● **EXERCISE PROMPT**
Up to and including the line that contains "stands on z = 0.", write out each line of the material from its first line, exactly.

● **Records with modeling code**
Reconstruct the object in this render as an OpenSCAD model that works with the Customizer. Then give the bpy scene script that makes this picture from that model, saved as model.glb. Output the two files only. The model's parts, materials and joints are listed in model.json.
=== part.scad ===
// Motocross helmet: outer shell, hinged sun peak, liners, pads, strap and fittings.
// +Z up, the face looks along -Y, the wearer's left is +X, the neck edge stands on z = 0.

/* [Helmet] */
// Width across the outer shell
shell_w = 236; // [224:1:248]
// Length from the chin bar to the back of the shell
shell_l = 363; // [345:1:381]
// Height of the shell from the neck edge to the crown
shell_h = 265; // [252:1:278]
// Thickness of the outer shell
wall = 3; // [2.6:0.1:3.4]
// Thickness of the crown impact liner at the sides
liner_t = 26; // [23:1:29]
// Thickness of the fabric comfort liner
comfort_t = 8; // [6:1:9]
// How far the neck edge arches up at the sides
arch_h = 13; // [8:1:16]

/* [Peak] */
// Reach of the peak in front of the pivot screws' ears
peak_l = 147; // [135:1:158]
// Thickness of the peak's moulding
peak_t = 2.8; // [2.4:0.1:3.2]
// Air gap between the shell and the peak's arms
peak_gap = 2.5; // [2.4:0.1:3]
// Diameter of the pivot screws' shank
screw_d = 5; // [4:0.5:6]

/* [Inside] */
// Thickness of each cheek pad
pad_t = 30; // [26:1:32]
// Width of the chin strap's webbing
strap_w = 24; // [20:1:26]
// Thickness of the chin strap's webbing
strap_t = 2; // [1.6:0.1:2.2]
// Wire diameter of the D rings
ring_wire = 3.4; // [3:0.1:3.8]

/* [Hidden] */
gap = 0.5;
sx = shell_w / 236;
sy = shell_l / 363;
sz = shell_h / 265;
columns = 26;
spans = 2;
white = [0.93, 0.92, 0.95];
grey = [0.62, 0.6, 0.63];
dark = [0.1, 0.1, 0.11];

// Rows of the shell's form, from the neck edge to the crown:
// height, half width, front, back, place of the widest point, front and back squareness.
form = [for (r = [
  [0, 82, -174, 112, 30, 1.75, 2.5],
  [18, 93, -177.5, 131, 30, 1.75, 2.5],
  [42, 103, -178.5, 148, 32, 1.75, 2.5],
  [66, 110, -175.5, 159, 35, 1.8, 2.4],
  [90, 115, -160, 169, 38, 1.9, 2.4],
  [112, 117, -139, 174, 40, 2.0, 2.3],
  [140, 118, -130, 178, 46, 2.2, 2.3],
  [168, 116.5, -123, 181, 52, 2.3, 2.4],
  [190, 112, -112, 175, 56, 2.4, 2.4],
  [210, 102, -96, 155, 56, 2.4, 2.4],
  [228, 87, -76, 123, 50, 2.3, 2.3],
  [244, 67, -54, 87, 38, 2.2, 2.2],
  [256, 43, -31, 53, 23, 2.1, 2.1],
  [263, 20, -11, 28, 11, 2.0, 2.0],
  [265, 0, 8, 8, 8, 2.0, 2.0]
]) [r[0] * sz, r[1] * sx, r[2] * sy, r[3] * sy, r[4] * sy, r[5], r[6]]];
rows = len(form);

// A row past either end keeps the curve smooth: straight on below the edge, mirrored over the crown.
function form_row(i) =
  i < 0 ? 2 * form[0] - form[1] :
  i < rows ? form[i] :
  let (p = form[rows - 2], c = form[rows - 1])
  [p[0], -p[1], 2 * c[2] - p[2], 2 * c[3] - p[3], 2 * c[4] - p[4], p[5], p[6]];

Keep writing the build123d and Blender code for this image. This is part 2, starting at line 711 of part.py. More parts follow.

● **FULL RESPONSE**
Reconstruct the object in this render as an OpenSCAD model that works with the Customizer. Then give the bpy scene script that makes this picture from that model, saved as model.glb. Output the two files only. The model's parts, materials and joints are listed in model.json.
=== part.scad ===
// Motocross helmet: outer shell, hinged sun peak, liners, pads, strap and fittings.
// +Z up, the face looks along -Y, the wearer's left is +X, the neck edge stands on z = 0.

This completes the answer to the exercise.